Particularly if she has a very sporty, successful sister, this can only be adding to the nightmare no?
Personally I would sit her down and work out how to reduce her stress, strip out the tension, they are only young once and we are obliged to keep the stress out of their lives for as long as possible. Apologies in advance if this is the last thing you want to hear, but from an outsiders point of view, this is how I see it x
TheOddity · 20/03/2015 22:50
I was a very placid child, always wanted to do right by my parents and I took part in an activity I hated for years before I got the courage to ask them to stop. I never ever enjoyed it and stopping was the best thing I ever did. I was scared every time I had a tournament, I dreaded Thursday evenings when the practice was. I was fairly good at it (regional level). The fact I remember it was a Thursday says it all really! It was all boys at the activity except for me and I had no friends. I had other hobbies I enjoyed. I just think life is too short to continue doing something you hate, what lesson is at teaching? You are basically paying money right now to give your daughter a miserable time. Why?!
manechanger · 20/03/2015 23:47
I do take on board your comments and I am first to admit that Im fairly stubborn. But the 3 of us are having a meeting in a fortnight (me dd and teacher) to discuss. My initial suggestion is that she practice 10 mins every night for 2 weeks. Then comes a discussion about the exam.
After the exam she can give up, the violin can be used by younger sibs so not a problem. I am going to make sure that there is no announcement at assembly, I think that humiliation at school is the biggest problem and I really don't think it should happen.
True dd1 is more successful at sport but, like me, totally tone deaf. dd2 is a lovely little singer and pretty talented at violin but resists working hard, generally things come easily to her (much easier than older sis who is a grafter). Not expecting vanessa mae, not expecting that on 10 mins practice a week and general reluctance, just felt that she asked to do it,she should give it a shot, especially as one month ago she was happy enough to continue so i paid out whilst finances are pretty tight as dh out of work. She says she didn't realise we had to pay for exam.

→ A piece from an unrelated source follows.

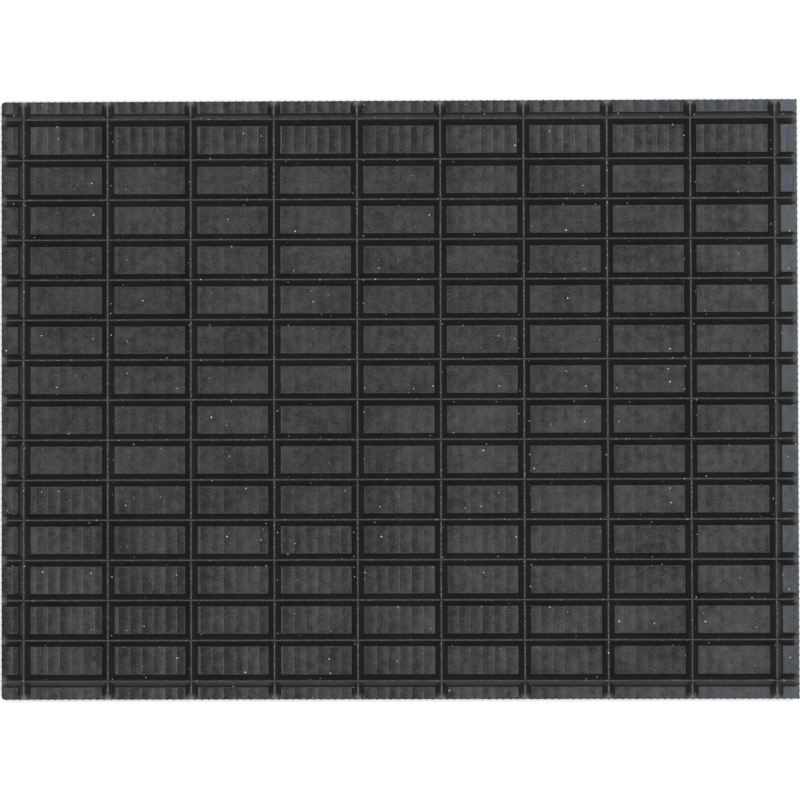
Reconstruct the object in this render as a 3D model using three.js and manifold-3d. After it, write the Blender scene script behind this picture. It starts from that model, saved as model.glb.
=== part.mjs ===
// A rubber fingertip door mat, lying with its ribbed side up. All sizes are in millimetres.
//
// The mat is a thin sheet with a field of short round fingers on one side, which scrape the shoes,
// and a grid of tapered ribs on the other, which stands on the ground and lets water drain.
// X runs along the mat, Y across it, and Z up. The origin is the middle of the plane that the
// fingertips touch. Each rib, the sheet and each zone of fingers is a separate closed solid.

import * as THREE from 'three';
import { mergeVertices } from 'three/addons/utils/BufferGeometryUtils.js';
import Module from 'manifold-3d';

const wasm = await Module();
wasm.setup();

// ---------------------------------------------------------------- driving dimensions

const MAT_LENGTH = 798; // along X, over the outermost fingers
const MAT_WIDTH = 600; // along Y, over the outermost fingers

const SHEET_THICKNESS = 2.5;
const SHEET_CORNER_RADIUS = 3;

const FINGER_HEIGHT = 6.5;
const FINGER_OVERHANG = 0.5; // the outermost fingers stand this far proud of the sheet's edge
const FINGER_ZONES_ALONG = 3;
const FINGER_ZONES_ACROSS = 3;
const FINGER_ZONE_GAP = 0.6;

const RIB_HEIGHT = 7; // of a long rib
const RIB_BASE_WIDTH = 13;
const RIB_TOP_WIDTH = 1.5;
const RIB_END_LENGTH = 6; // from the middle of a rib's round end to where the end is trimmed off
const RIB_END_INSET = 0.2; // from the sheet's edge to the trimmed ends of the ribs
const RIB_LAP_HEIGHT = 3.5; // where two crossing ribs change over, measured from the sheet
const RIB_LAP_CLEARANCE = 0.36; // gap left all round between two crossing ribs

const LONG_RIB_COUNT = 15;
const LONG_RIB_INSET = 18.7; // from the sheet's long edge to the outermost long rib's centre line
const LONG_RIB_END_BAY_EXTRA = 0.6; // the bay next to each edge is this much wider than the others

const CROSS_RIB_COUNT = 10;
const CROSS_RIB_DROP = 0.5; // a cross rib's top lies this much below a long rib's
const CROSS_RIB_INSET = 22.9; // from the sheet's short edge to the outermost cross rib's centre line
const CROSS_RIB_END_BAY_EXTRA = 0.9;

// Facets on a quarter of a round corner or rib end, and how far a cutting solid runs past its work.
const ARC_FACETS = 4;
const CUT_OVERRUN = 0.5;

// ---------------------------------------------------------------- heights and outlines

const sheetBottom = FINGER_HEIGHT;
const sheetTop = sheetBottom + SHEET_THICKNESS;
const ribTop = sheetTop + RIB_HEIGHT;
const crossRibHeight = RIB_HEIGHT - CROSS_RIB_DROP;
const lapHeight = sheetTop + RIB_LAP_HEIGHT;
const sheetLength = MAT_LENGTH - 2 * FINGER_OVERHANG;
const sheetWidth = MAT_WIDTH - 2 * FINGER_OVERHANG;

const rubber = {
  sheet: new THREE.MeshStandardMaterial({ color: 0x353535, roughness: 0.55, metalness: 0 }),
  ribs: new THREE.MeshStandardMaterial({ color: 0x262626, roughness: 0.5, metalness: 0 }),
  fingers: new THREE.MeshStandardMaterial({ color: 0x2b2b2b, roughness: 0.6, metalness: 0 }),
};

// A rectangle with round corners, centred on the origin.
function roundedRectangle(length, width, radius) {
  const x = length / 2;
  const y = width / 2;
  const outline = new THREE.Shape();
  outline.moveTo(-x + radius, -y);
  outline.lineTo(x - radius, -y);
  outline.absarc(x - radius, -y + radius, radius, -Math.PI / 2, 0);
  outline.lineTo(x, y - radius);
  outline.absarc(x - radius, y - radius, radius, 0, Math.PI / 2);
  outline.lineTo(-x + radius, y);
  outline.absarc(-x + radius, y - radius, radius, Math.PI / 2, Math.PI);
  outline.lineTo(-x, -y + radius);
  outline.absarc(-x + radius, -y + radius, radius, Math.PI, Math.PI * 1.5);
  return outline;
}

// An outline raised from one height to another. Both heights are set exactly, so that pieces that
// share a height seat face to face.
function raised(outline, bottom, top) {
  const geometry = new THREE.ExtrudeGeometry(outline, {
    depth: 1,
    steps: 1,
    bevelEnabled: false,
    curveSegments: ARC_FACETS,
  });
  const position = geometry.attributes.position;
  for (let i = 0; i < position.count; i += 1) {
    position.setZ(i, position.getZ(i) > 0.5 ? top : bottom);
  }
  return geometry;
}

// ---------------------------------------------------------------- joining and cutting

function toSolid(geometry) {
  const bare = geometry.clone();
  bare.deleteAttribute('normal');
  bare.deleteAttribute('uv');
  const merged = mergeVertices(bare);
  return new wasm.Manifold(new wasm.Mesh({
    numProp: 3,
    vertProperties: new Float32Array(merged.attributes.position.array),
    triVerts: new Uint32Array(merged.index.array),
  }));
}

function toGeometry(solid) {
  const cut = solid.getMesh();
  const geometry = new THREE.BufferGeometry();
  geometry.setAttribute('position', new THREE.BufferAttribute(cut.vertProperties, 3));
  geometry.setIndex(new THREE.BufferAttribute(cut.triVerts, 1));
  geometry.computeVertexNormals();
  return geometry;
}

// ---------------------------------------------------------------- ribs

// The full width, at a level, of a rib of a given height, on its straight flanks.
function ribWidthAt(level, ribHeight) {
  const share = (level - sheetTop) / ribHeight;
  return RIB_BASE_WIDTH + (RIB_TOP_WIDTH - RIB_BASE_WIDTH) * share;
}

// The centre lines of one row of ribs: evenly spaced, with a wider bay next to each edge.
function ribCentres(count, sheetSide, inset, endBayExtra) {
  const outermost = sheetSide / 2 - inset;
  const pitch = (2 * outermost - 2 * endBayExtra) / (count - 1);
  const centres = [];
  for (let i = 0; i < count; i += 1) {
    const steps = i - (count - 1) / 2;
    const isOutermost = i === 0 || i === count - 1;
    centres.push(steps * pitch + (isOutermost ? Math.sign(steps) * endBayExtra : 0));
  }
  return centres;
}

// A whole rib along X: straight flanks that lean in, and ends that are half cones. Each cone is
// trimmed off square, close to the sheet's edge.
function ribBlank(length, ribHeight) {
  const endRadius = RIB_BASE_WIDTH / 2;
  const spineEnd = length / 2 - RIB_END_LENGTH;
  const outline = roundedRectangle(2 * (spineEnd + endRadius), RIB_BASE_WIDTH, endRadius);
  const geometry = raised(outline, sheetTop, sheetTop + ribHeight);
  const taper = RIB_TOP_WIDTH / RIB_BASE_WIDTH;
  const position = geometry.attributes.position;
  for (let i = 0; i < position.count; i += 1) {
    if (position.getZ(i) === Math.fround(sheetTop + ribHeight)) {
      const spine = THREE.MathUtils.clamp(position.getX(i), -spineEnd, spineEnd);
      position.setX(i, spine + (position.getX(i) - spine) * taper);
      position.setY(i, position.getY(i) * taper);
    }
  }
  const trim = new THREE.BoxGeometry(length, RIB_BASE_WIDTH + 2 * CUT_OVERRUN, 2 * ribHeight);
  trim.translate(0, 0, sheetTop + ribHeight / 2);
  return toSolid(geometry).intersect(toSolid(trim));
}

// The space that a crossing rib takes out of a rib along X, between two levels: the crossing
// rib's own section with the clearance added on both sides, at a place along X.
function crossingCut(x, crossingHeight, bottom, top) {
  const lower = ribWidthAt(bottom, crossingHeight) / 2 + RIB_LAP_CLEARANCE;
  const upper = ribWidthAt(top, crossingHeight) / 2 + RIB_LAP_CLEARANCE;
  const section = new THREE.Shape();
  section.moveTo(-lower, bottom);
  section.lineTo(lower, bottom);
  section.lineTo(upper, top);
  section.lineTo(-upper, top);
  const reach = RIB_BASE_WIDTH + 2 * CUT_OVERRUN;
  const geometry = new THREE.ExtrudeGeometry(section, { depth: reach, bevelEnabled: false });
  geometry.rotateX(Math.PI / 2);
  geometry.translate(x, reach / 2, 0);
  return toSolid(geometry);
}

function ribWithCuts(length, ribHeight, crossings, crossingHeight, bottom, top) {
  let rib = ribBlank(length, ribHeight);
  for (const crossing of crossings) {
    rib = rib.subtract(crossingCut(crossing, crossingHeight, bottom, top));
  }
  return toGeometry(rib);
}

const twoDigits = (number) => String(number).padStart(2, '0');

const longRibCentres = ribCentres(
  LONG_RIB_COUNT,
  sheetWidth,
  LONG_RIB_INSET,
  LONG_RIB_END_BAY_EXTRA,
);
const crossRibCentres = ribCentres(
  CROSS_RIB_COUNT,
  sheetLength,
  CROSS_RIB_INSET,
  CROSS_RIB_END_BAY_EXTRA,
);

// The long ribs run over the cross ribs: each is open from below where a cross rib passes.
function longRibs() {
  const row = new THREE.Group();
  const geometry = ribWithCuts(
    sheetLength - 2 * RIB_END_INSET,
    RIB_HEIGHT,
    crossRibCentres,
    crossRibHeight,
    sheetTop - CUT_OVERRUN,
    lapHeight + RIB_LAP_CLEARANCE / 2,
  );
  longRibCentres.forEach((y, index) => {
    const rib = new THREE.Mesh(geometry, rubber.ribs);
    rib.name = `long_rib_${twoDigits(index + 1)}`;
    rib.position.set(0, y, 0);
    row.add(rib);
  });
  return row;
}

// The cross ribs run under the long ribs: each is open from above where a long rib passes.
function crossRibs() {
  const row = new THREE.Group();
  const geometry = ribWithCuts(
    sheetWidth - 2 * RIB_END_INSET,
    crossRibHeight,
    longRibCentres,
    RIB_HEIGHT,
    lapHeight - RIB_LAP_CLEARANCE / 2,
    ribTop + CUT_OVERRUN,
  );
  crossRibCentres.forEach((x, index) => {
    const rib = new THREE.Mesh(geometry, rubber.ribs);
    rib.name = `cross_rib_${twoDigits(index + 1)}`;
    rib.position.set(x, 0, 0);
    rib.rotation.z = Math.PI / 2;
    row.add(rib);
  });
  return row;
}

// ---------------------------------------------------------------- backing sheet

function backingSheet() {
  const outline = roundedRectangle(sheetLength, sheetWidth, SHEET_CORNER_RADIUS);
  const sheet = new THREE.Mesh(raised(outline, sheetBottom, sheetTop), rubber.sheet);
  sheet.name = 'backing_sheet';
  return sheet;
}

// ---------------------------------------------------------------- fingers

// The names of the zones, from one side of the mat to the other.
function zoneNames(count, first, middle, last) {
  if (count === 1) return [middle];
  const names = [first];
  for (let i = 1; i < count - 1; i += 1) names.push(count === 3 ? middle : `${middle}_${i}`);
  names.push(last);
  return names;
}

// Where one zone starts and ends on one side of the mat. The outermost zones run past the field.
function zoneSpan(index, count, side) {
  const start = (index / count - 0.5) * side;
  const end = ((index + 1) / count - 0.5) * side;
  return [
    index === 0 ? start - CUT_OVERRUN : start + FINGER_ZONE_GAP / 2,
    index === count - 1 ? end + CUT_OVERRUN : end - FINGER_ZONE_GAP / 2,
  ];
}

// The fingers stand under the sheet in a field as large as the mat. Each zone of the field is the
// plain envelope of its fingers, cut out of that field with a narrow gap to the next zone.
function fingerZones() {
  const field = toSolid(raised(
    roundedRectangle(MAT_LENGTH, MAT_WIDTH, SHEET_CORNER_RADIUS + FINGER_OVERHANG),
    0,
    sheetBottom,
  ));
  const zones = new THREE.Group();
  const along = zoneNames(FINGER_ZONES_ALONG, 'left', 'centre', 'right');
  const across = zoneNames(FINGER_ZONES_ACROSS, 'front', 'middle', 'back');
  across.forEach((rowName, row) => {
    along.forEach((columnName, column) => {
      const [left, right] = zoneSpan(column, FINGER_ZONES_ALONG, MAT_LENGTH);
      const [front, back] = zoneSpan(row, FINGER_ZONES_ACROSS, MAT_WIDTH);
      const cutter = new THREE.BoxGeometry(
        right - left,
        back - front,
        FINGER_HEIGHT + 2 * CUT_OVERRUN,
      );
      cutter.translate((left + right) / 2, (front + back) / 2, FINGER_HEIGHT / 2);
      const zone = new THREE.Mesh(toGeometry(field.intersect(toSolid(cutter))), rubber.fingers);
      zone.name = `fingers_${rowName}_${columnName}`;
      zones.add(zone);
    });
  });
  return zones;
}

// ---------------------------------------------------------------- the mat

const mat = new THREE.Group();
mat.add(backingSheet(), longRibs(), crossRibs(), fingerZones());

export default mat;
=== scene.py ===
import math

import bmesh
import bpy
import numpy as np
from mathutils import Matrix, Vector


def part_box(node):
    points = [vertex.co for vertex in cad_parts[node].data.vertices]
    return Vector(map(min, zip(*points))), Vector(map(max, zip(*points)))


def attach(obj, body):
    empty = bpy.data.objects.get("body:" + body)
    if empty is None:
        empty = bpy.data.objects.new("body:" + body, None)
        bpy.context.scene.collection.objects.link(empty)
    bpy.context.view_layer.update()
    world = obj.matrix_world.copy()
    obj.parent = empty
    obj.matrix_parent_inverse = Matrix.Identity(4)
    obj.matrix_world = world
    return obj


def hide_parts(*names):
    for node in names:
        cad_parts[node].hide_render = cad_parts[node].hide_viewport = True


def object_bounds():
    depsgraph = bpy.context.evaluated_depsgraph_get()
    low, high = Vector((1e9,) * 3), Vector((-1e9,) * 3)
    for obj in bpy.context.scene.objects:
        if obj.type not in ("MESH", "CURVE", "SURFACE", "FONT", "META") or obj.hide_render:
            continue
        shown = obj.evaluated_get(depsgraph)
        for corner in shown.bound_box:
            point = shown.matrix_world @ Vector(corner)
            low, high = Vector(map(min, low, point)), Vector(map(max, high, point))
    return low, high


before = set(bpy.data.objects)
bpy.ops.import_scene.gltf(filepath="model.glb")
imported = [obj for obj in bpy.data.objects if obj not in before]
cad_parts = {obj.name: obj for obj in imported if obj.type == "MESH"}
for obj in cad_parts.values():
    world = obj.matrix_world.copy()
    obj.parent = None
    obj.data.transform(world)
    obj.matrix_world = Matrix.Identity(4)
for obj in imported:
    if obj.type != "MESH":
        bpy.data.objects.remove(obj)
cad_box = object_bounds()


# =============================================================================================
# Backing sheet. A flat web of black rubber that carries everything else. It was pressed against
# a plate faced with a wide cutter, so faint tool marks cross it in even strips.
# The band along its edge is a piece of its own, so this one stops short of it.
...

anyway, I dont think I'm making her do an activity for years that she doesn't like. i just wanted her to come out of this being able to read music and having gained a skill ie being able to play a tune if she fancies.
sorry for dragging you all in to such a specific argument. Last time we had this was before xmas performance and she really enjoyed getting the piece right as long as we sat in the room to hear her practice, think we can do it again then give the bloody thing up.

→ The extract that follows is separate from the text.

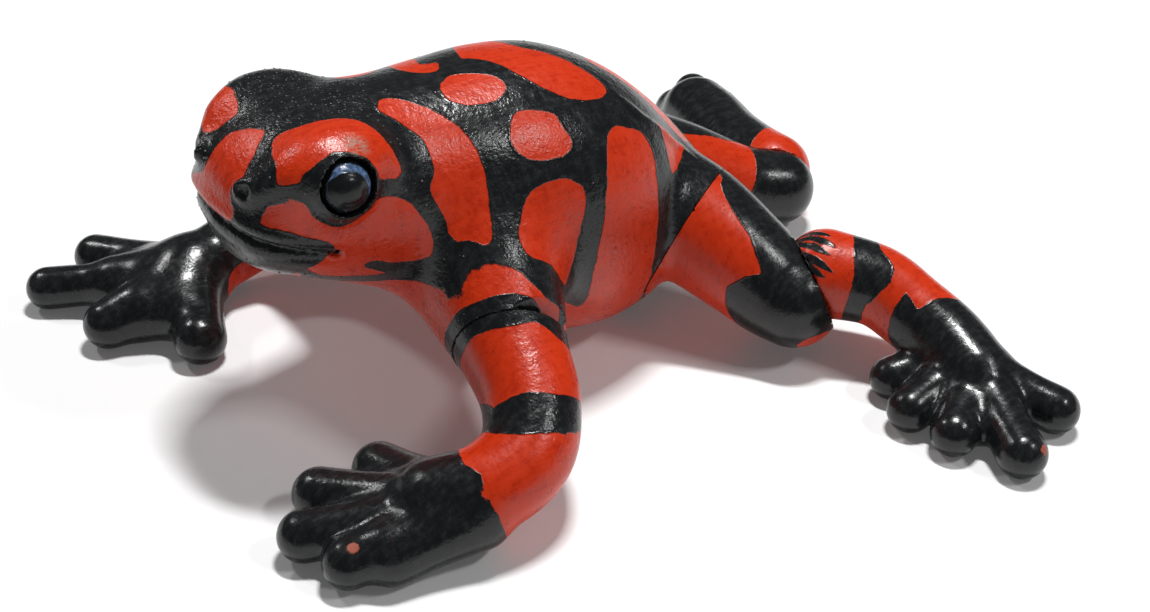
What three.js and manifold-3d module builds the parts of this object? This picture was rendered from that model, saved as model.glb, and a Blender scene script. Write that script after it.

fellowship33 · 21/03/2015 09:09
This is all so familiar it's making me feel happy! My 10-year-old is out on a sleepover so the house is calm.
She just gave up violin and football - hated violin and was only carrying on because she was scared of telling the teacher she was giving up. But can see why you are making yours continue. I don't know whether it's best to make them experience consequences of their own decisions or let them be idle. Think this is just hard work either way!

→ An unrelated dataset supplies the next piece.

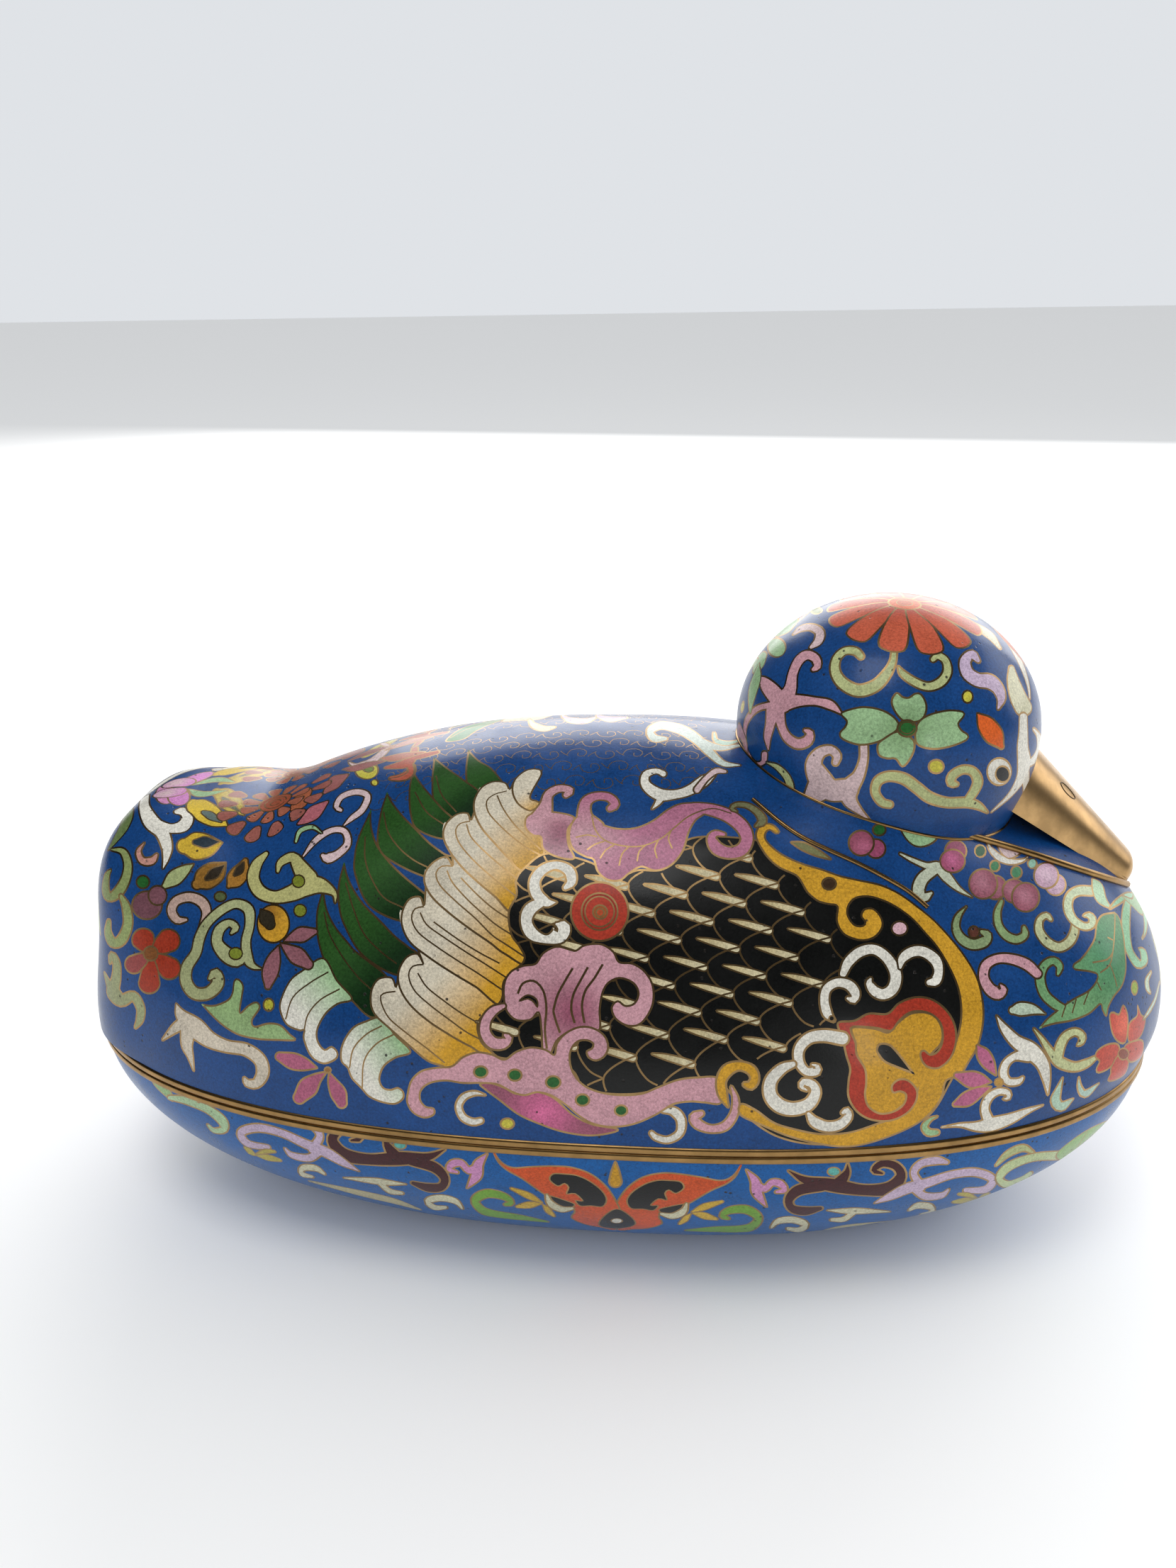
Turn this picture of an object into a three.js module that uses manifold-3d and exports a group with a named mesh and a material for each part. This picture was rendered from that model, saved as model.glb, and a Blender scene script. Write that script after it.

sharonthewaspandthewineywall · 21/03/2015 13:29
I'm at my wits end with my ten year old DD. She's chippy, opinionated and very stroppy at the moment.
I've tried everything and like the OP says, it makes it all worse.
Watching this thread with interest
shebird · 22/03/2015 17:26
When DD is having one of those hissy fit moments I try to defuse the situation by making her laugh or just saying lets have a cuddle. I try to view it in the same way as when she was a toddler having a tantrum, reasoning just does not work. Remember the days of 'I want the pink cup', ok here's the pink cup, 'but I wanted a blue cup' - cue massive tantrum! Its exactly the same you just can't reason with them in this frame of mind. Of course it doesn't always work and sometimes I react without thinking, but overall humour, hugs and distraction have been the best tactic so far.
Slingclutter · 23/03/2015 07:51
manechanger if it's any consolation, dd had a similar issue with ballet. She was going through a hard time at school aged 9yr and ballet and her other extra-curricular activities were adding to the stress. So we just gave everything up for a year. I must admit I was a wee bit disappointed at the time because she is a good dancer but it was worth it because she was altogether much happier. She then decided herself to go back after a year and is enjoying it again. It took a while to catch up but she has done so already and is having fun.
Having said all the above, she has now found lots of other things to be stroppy about
Btw, don't know anything about this, but my niece plays the violin and I noticed she has some sort of added attachment that prevents it from hurting her neck. (Sorry if you already know about this/have this.)
fellowship33 · 23/03/2015 11:48
Yes, my 10-year-old has given up everything... but now has started a dance class with friends which she never complains about. My younger dd generally resists clubs too... though I make her go to swimming classes. Clubs really don't interest them - ballet, drama, dance, football, gymnastics, violin, singing... all tried over the years. They just do not want to go even when I bribe them with clothes vouchers. They simply want to be at home, or with friends.
manechanger · 23/03/2015 18:17
slingclutter. Thanks. dd1 also gave up gym as i mentioned above because of stress and too much going on. she recently took it up again but only for one hour perweek and really loves it. DD2 is going to give up violin but only once she's done the exam. her violin has a plastic bit which rests on her collarbone i don't think its an extra bit but tbh, she will complain about it whatever we do now until she gives up, i think the 'hurting' was real but was also an excuse.
smileymam · 23/03/2015 20:45
Sorry but reading everyone's post on here has made me feel so much better, that it's not just my 10yr old daughter behaving this way. I seem to spend all my time wondering where my wonderful daughter has gone. She over reacts about everything! This morning she threw a shoe across the kitchen knocking over a glass because I asked her to brush her hair!
I love the notebook idea, anything is worth a try at the moment I feel like life is just one big argument with her :(
smileymam · 23/03/2015 20:47
Also I end up feeling annoyed with my self then because I,ve lost my temper and shouted at her and i,m trying to remember she's going through some tough changes.